Larrygrylls: some people are so in favour of allowing women the right to choose that they risk their own lives by working in abortion clinics -a lot of 'pro-life' nutters are perfectly all right with murdering actual living people in the name of protecting foetuses.
No one is going to force you to have an abortion, or to perform one. Your opinion is of no interest or relevance to women you have never met, why should you have any influence over their choices?

larrygrylls · 30/06/2011 16:11

Springchicken,

You are making a "straw man" argument here. I am not anti abortion, nor am I "pro life" in the sense most "pro lifers" are. In fact I strongly believe in the right of a woman to obtain an abortion up to a defined limit where society says an embryo is a sentient being with rights. At that point I become strongly anti it and the later in the pregnancy, the stronger my view.

To the best of my knowledge, there are very few (if any) women risking their lives in abortion clinics prepared to kill viable foetuses in the UK, although maybe I am being naive there. Certainly they would be operating illegally if they were.

Why should you have any influence over a woman you don't know who wants to murder her (born) child whom you equally don't know? I suspect you feel that you should speak up for the child and that the child has some rights.

Protecting the weak is a part of a civilised society and, as such, my opinion has validity.

CoteDAzur · 30/06/2011 19:30

Yes, you are talking about "human life". Incorrectly.

The vast majority of abortions are carried out in the embryo stage. All but a few happen in the first four months of pregnancy. An embryo possesses "human life" only because it is made up of human cells, in the sense that a sunflower seed possesses "sunflower life".

"I'm uncomfortable with one persons life being defined in terms of another persons view of them..."

An embryo is not a person, and neither is a fetus.
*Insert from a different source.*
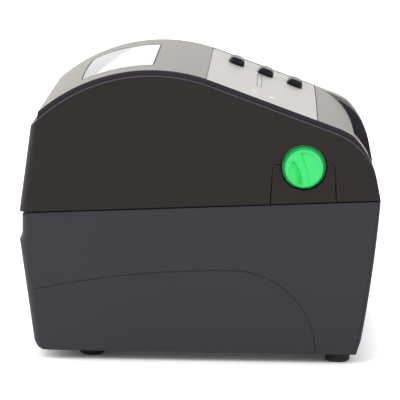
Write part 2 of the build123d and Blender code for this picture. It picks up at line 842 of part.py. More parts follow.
head_gap = 0.35
head_half = platen_half_length - 1
platen_top = platen_z + platen_radius
head_rear = head_pivot_x - 5
head_low = platen_top + head_gap
fin_count = 10
fin_pitch = 12.0
fin_slot = 5.0
fin_depth = 4.0
with BuildPart() as print_head:
    prism(
        polygon(
            (head_rear, head_top - 4), (platen_x - 7, head_low), (platen_x + 6, head_low),
            (platen_x + 7, head_top - 6), (platen_x + 5, head_top), (head_rear + 11, head_top),
            (head_rear + 9, head_top + 2), (head_rear + 2, head_top + 2),
        ),
        -head_half, head_half,
    )
    rod(head_pivot_x, head_pivot_z, head_pivot_radius + running_gap, -head_half, head_half, Mode.SUBTRACT)
    for i in range(fin_count - 1):
        y = (i + 1 - fin_count / 2) * fin_pitch
        block(
            (head_rear + 11, y - fin_slot / 2, head_top - fin_depth),
            (platen_x - 7, y + fin_slot / 2, head_top + fin_depth), Mode.SUBTRACT,
        )
pieces["print_head"] = print_head

with BuildPart() as pressure_bar:
    x = head_spring_x - pressure_bar_width / 2
    block((x, -ribbon_plate_y, bar_low), (x + pressure_bar_width, ribbon_plate_y, bar_low + frame_thickness))
    block((x, -ribbon_plate_y, bar_low), (x + frame_thickness, ribbon_plate_y, bar_low + pressure_bar_height))
pieces["pressure_bar"] = pressure_bar

spring_wire = 0.9
spring_radius = 3.5
spring_turns = 4
spring_end_gap = 0.1
spring_y = 35.0
spring_height = bar_low - head_top - spring_wire - 2 * spring_end_gap
with BuildPart() as head_springs:
    for y in (-spring_y, spring_y):
        place = (head_spring_x, y, head_top + spring_end_gap + spring_wire / 2)
        with BuildLine() as coil:
            Helix(spring_height / spring_turns, spring_height, spring_radius, center=place)
        with BuildSketch(Plane(origin=coil.line @ 0, z_dir=coil.line % 0)) as wire_end:
            Circle(spring_wire / 2)
        sweep(wire_end.sketch, path=coil.line)
pieces["head_springs"] = head_springs

# Take-up spindle with its core, gear and the green knob outside the casing
knob_side_y = half_width - tan(radians(lid_draft)) * (knob_z - seam_height)
knob_flange_y = -knob_side_y + knob_depth
knob_face_y = -knob_side_y - knob_rise
hub_end = 16.0  # end of the knob's hub and start of the spindle, inside the casing
spindle_start = 6.0
press = 0.02  # radial play of what is pressed onto a spindle
with BuildPart() as take_up_spindle:
    rod(knob_x, knob_z, spindle_radius, -knob_side_y + spindle_start, ribbon_plate_outer + 2)
pieces["take_up_spindle"] = take_up_spindle

core_half = roll_half_width + 3.0
with BuildPart() as take_up_core:
    rod(knob_x, knob_z, take_up_spool_radius, -core_half, core_half)
    rod(knob_x, knob_z, spindle_radius + press, -core_half, core_half, Mode.SUBTRACT)
pieces["take_up_core"] = take_up_core

take_up_phase = ribbon_motor_direction
pieces["take_up_gear"] = gear(
    knob_x, knob_z, take_up_teeth, ribbon_module, take_up_phase, -gear_y - gear_face, -gear_y,
    spindle_radius + press,
)


def grip_hollow(first, along, last, rim, depth, slope):
    """Cut one side of the knob's face down to a floor at this depth in the middle, sloping along X."""
    turn = radians(slope)
    floor = Plane(
        origin=(knob_x, knob_face_y + depth, knob_z),
        x_dir=(cos(turn), sin(turn), 0), z_dir=(sin(turn), -cos(turn), 0),
    )
    with BuildSketch(floor) as hollow:
        with BuildLine():
            ThreePointArc(first, along, last)
            ThreePointArc(last, rim, first)
        make_face()
    extrude(hollow.sketch, amount=2 * depth + knob_rise, mode=Mode.SUBTRACT)


with BuildPart() as ribbon_knob:
    rod(knob_x, knob_z, knob_radius, knob_flange_y, knob_flange_y + knob_flange)
    with Locations(Location((knob_x, (knob_flange_y + knob_face_y) / 2, knob_z), (90, 0, 0))):
        Cone(knob_flank_radius, knob_face_radius, knob_depth + knob_rise)
    chamfer(ribbon_knob.faces().sort_by(Axis.Y)[0].edges(), 0.5)
    # the blade of the grip stays between a deep hollow and a shallow one
    grip_hollow((-8.9, 5.6), (-4.2, -1.8), (-2.3, -12.2), (-11.3, -4.5), 4.9, blade_slope)
    grip_hollow((-2.8, 11.1), (1.6, -0.4), (4.1, -11.8), (12.2, 1.8), 1.7, -shelf_slope)
    rod(knob_x, knob_z, 2 * spindle_radius, knob_flange_y + knob_flange, -knob_side_y + hub_end)
    rod(
        knob_x, knob_z, spindle_radius + press, -knob_side_y + spindle_start, -knob_side_y + hub_end,
        Mode.SUBTRACT,
    )
pieces["ribbon_knob"] = ribbon_knob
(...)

Until you grasp this very simple truth, you will forever be confused on the subject and wonder why the murder of these little people is legal in so many modern countries.

tadjennyp · 30/06/2011 19:57

Thanks for the information on Nicaragua and the Philippines. Really horrible stuff. Does anyone know what happens to women with ectopic pregnancies in NI and other states where abortion is illegal, given that life is believed to start at conception? How is that dealt with?

wildkittydeer · 30/06/2011 20:01

Actually Bornsicky whereas some women do die from illegally performed abortions, 100% of all babies die in any kind of abortion or are you one of those who think a baby is only a baby if the mother happens to want it?